# Shopping on line for delivery to Cyprus



## ColinB123 (Jan 31, 2011)

Probably something I should have checked on before committing to a move to Cyprus which is now only 2 weeks away  but anyway.

If I purchase items from an on line store within the EU for delivery to me in Cyprus (and assuming I'll be a Cyprus resident by then) will I have to pay any customs duties VAT or whatever ?


----------



## Guest (Apr 24, 2011)

ColinB123 said:


> Probably something I should have checked on before committing to a move to Cyprus which is now only 2 weeks away  but anyway.
> 
> If I purchase items from an on line store within the EU for delivery to me in Cyprus (and assuming I'll be a Cyprus resident by then) will I have to pay any customs duties VAT or whatever ?


If you buy as private person the shop is obliged by law to charge you VAT. You pay the VAT % they have in the country the shop is in.

Customs fees you dont pay.

If you have a valid VAT number you should buy without VAT, but all online shops cant handle this type of customers and charge VAT anyway

Happy Eastern


----------



## zin (Oct 28, 2010)

Vegaanders are you sure it's the country the shop is in? I'm sure it's the country it delivers to that matters. If I purchase an item from America there's certain states with no sales tax which they ship to tax free. When I order stuff from a UK site to Dubai I pay no tax either.


----------



## ColinB123 (Jan 31, 2011)

Many thanks vegannders I assumed that paying VAT in the UK meant I wouldn't have to pay additional costs in Cyprus but it's good to get clarification particularly as Cyprus seems to ignore a lot of EU directives


----------



## Guest (Apr 24, 2011)

zin said:


> Vegaanders are you sure it's the country the shop is in? I'm sure it's the country it delivers to that matters. If I purchase an item from America there's certain states with no sales tax which they ship to tax free. When I order stuff from a UK site to Dubai I pay no tax either.

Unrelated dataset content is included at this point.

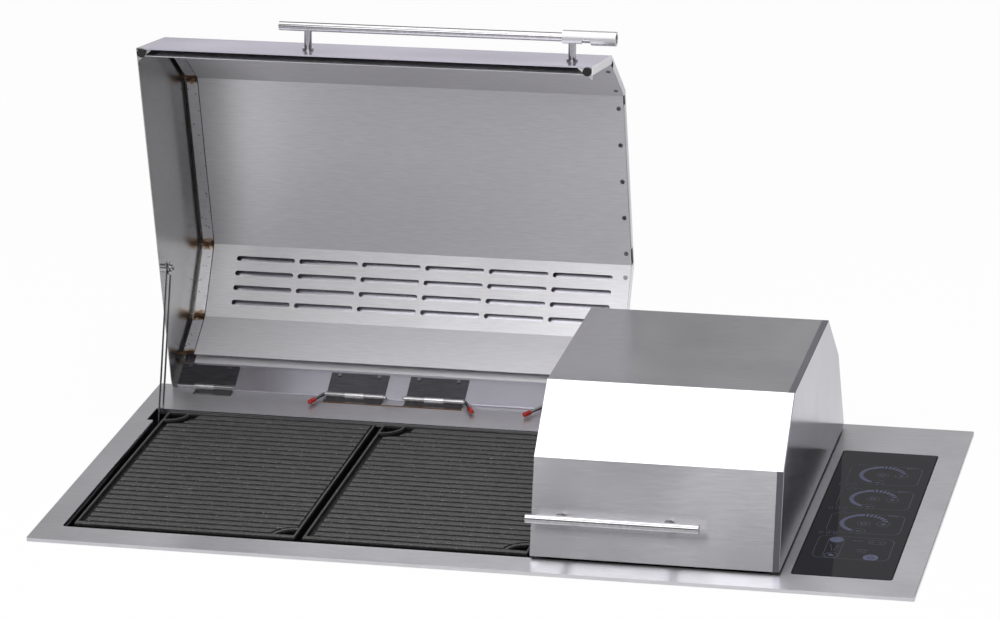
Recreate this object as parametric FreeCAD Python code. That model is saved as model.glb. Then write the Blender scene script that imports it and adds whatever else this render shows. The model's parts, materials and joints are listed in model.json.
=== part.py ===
import FreeCAD, Part
import math
import os

# Built-in electric grill: three grates under two hinged lids, touch panel at the right.
# +X right, +Y back, +Z up. The origin is on the worktop, under the middle of the trim's
# front run. Distances "from the front" are measured back from the trim's front edge.

SHEET = 1.2
TRIM_H = 5.0
FRONT_Y = -9.0
TOP_Z = TRIM_H
LIP_DEPTH = 8.0
GASKET_H = 2.6
GASKET_W = 14.0
CORNER_R = 5.0
FAR = 900.0

# The opening is as wide as the grates in it, and the trim follows the openings.
MODULES = 3
GRATE_W = 312.0
GRATE_D = 437.0
GRATE_GAP = 11.0
GRATE_SIDE_MARGIN = 10.5
GRATE_FRONT_MARGIN = 19.5
GRATE_BACK_MARGIN = 4.0
MODULE_PITCH = GRATE_W + GRATE_GAP
COOK_W = MODULES * MODULE_PITCH - GRATE_GAP + 2 * GRATE_SIDE_MARGIN
COOK_D = GRATE_FRONT_MARGIN + GRATE_D + GRATE_BACK_MARGIN

TRIM_LEFT_RUN = 35.5
TRIM_FRONT_RUN = 48.5
TRIM_BACK_RUN = 103.0
TRIM_RIGHT_RUN = 36.5
PANEL_SPACING = 24.0
PANEL_W = 135.0
PANEL_SETBACK = 4.0
TRIM_W = TRIM_LEFT_RUN + COOK_W + PANEL_SPACING + PANEL_W + TRIM_RIGHT_RUN
TRIM_D = TRIM_FRONT_RUN + COOK_D + TRIM_BACK_RUN
BACK_Y = FRONT_Y + TRIM_D

COOK_LEFT = TRIM_LEFT_RUN - TRIM_W / 2
COOK_RIGHT = COOK_LEFT + COOK_W
COOK_FRONT = FRONT_Y + TRIM_FRONT_RUN
COOK_BACK = COOK_FRONT + COOK_D
NOTCH_W = 9.5
NOTCH_LEN = 47.0
PANEL_LEFT = COOK_RIGHT + PANEL_SPACING
PANEL_RIGHT = PANEL_LEFT + PANEL_W
PANEL_FRONT = COOK_FRONT + PANEL_SETBACK
PANEL_BACK = COOK_BACK

TUB_LEFT = COOK_LEFT - 11.5
TUB_RIGHT = COOK_RIGHT + 11.5
TUB_FRONT = COOK_FRONT - 4.0
TUB_BACK = COOK_BACK + 9.0
TUB_FLOOR = -120.8
FLANGE_W = 15.0
BAY_FLOOR = -60.0
BAY_LEFT = PANEL_LEFT - 4.0
BAY_RIGHT = PANEL_RIGHT + 4.0
BAY_FRONT = PANEL_FRONT - 3.0
BAY_BACK = PANEL_BACK + 3.0
GLASS_T = 4.0
GLASS_GAP = 1.8
LEDGE_W = 10.0
CLAMP_INSET = 139.5
CLAMP_W = 28.0
CLAMP_REACH = 34.0
CLAMP_Z = TOP_Z - 47.0
SCREW_OUT = 22.0
PAD_Z = -30.0

GRATE_FRONT = COOK_FRONT + GRATE_FRONT_MARGIN
GRATE_BACK = GRATE_FRONT + GRATE_D
GRATE_TOP = TOP_Z - 2.0
GRATE_SKIRT = 15.0
RIM_W = 3.0
MOAT_LEFT = 9.5
MOAT_RIGHT = 2.5
MOAT_BACK = 5.0
GROOVES = 25
GROOVE_W = 6.6
GROOVE_SIDE = 1.2
FIRST_GROOVE = 11.5
LAST_GROOVE = 24.3
RIB_H = 6.0
PLATE_T = 6.0
DRAIN_R = 27.0
CURB_W = 4.0
CLEAR_FRONT_R = 35.0
CLEAR_BACK_R = 47.0

LID_LAP = 11.0
LID_SPLIT_GAP = 3.0
LID_LEFT = COOK_LEFT - LID_LAP
LID_RIGHT = COOK_RIGHT + LID_LAP
LID_SPLIT = COOK_LEFT + COOK_W * 2 / 3
LARGE_X = (LID_LEFT, LID_SPLIT - LID_SPLIT_GAP / 2)
SMALL_X = (LID_SPLIT + LID_SPLIT_GAP / 2, LID_RIGHT)
OPEN_DEG = 81.4
END_BAND = 9.2
HEM_H = 10.0
REAR_HEM_H = 4.0
REAR_HEM_T = 1.8

BARREL_R = 4.5
PIN_R = 2.5
PIN_FIT = 0.05
HINGE_BEHIND = 82.2
HINGE_UP = 6.2
HINGE_Y = COOK_BACK + HINGE_BEHIND
HINGE_Z = TOP_Z + HINGE_UP
HINGE_LEN = 88.0
KNUCKLE_GAP = 0.3
LEAF_T = 1.5
LEAF_H = 44.0
# Hinges sit at insets from the lids' ends, and two at shares of the large lid's width.
END_HINGES_LARGE = (51.0, 56.0)
END_HINGES_SMALL = (67.0, 65.5)
SHARE_2 = 0.4222
SHARE_3 = 0.60347
HINGES_LARGE = (LID_LEFT + END_HINGES_LARGE[0], LID_LEFT + SHARE_2 * (LARGE_X[1] - LID_LEFT),
                LID_LEFT + SHARE_3 * (LARGE_X[1] - LID_LEFT), LID_SPLIT - END_HINGES_LARGE[1])
HINGES_SMALL = (LID_SPLIT + END_HINGES_SMALL[0], LID_RIGHT - END_HINGES_SMALL[1])
LEAF_SCREWS = (-31.0, 29.0)
LEAF_SCREW_DOWN = 4.5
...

Zin, we run 4 online shops. We always charge 19% VAT as it is here in Germany. It would not be possible to keep track of how high the VAT is in the customes home country. And this is the EU law

For US ( and all other countries outside EU its a different story. You will always be charged VAT in your country for this goods becuase its import. And probably also customs fees.

Same with Dubai. VAT should only be charged when a shop sell inside EU. Its up to Dubai to charge if they have VAT system.

Sometimes you are offered to by ex VAT. This is tax evasion and for the moment has high priority by the authorities in the EU. 

Today when all trade over the borders in europe is registered its a dangerous way to go.


----------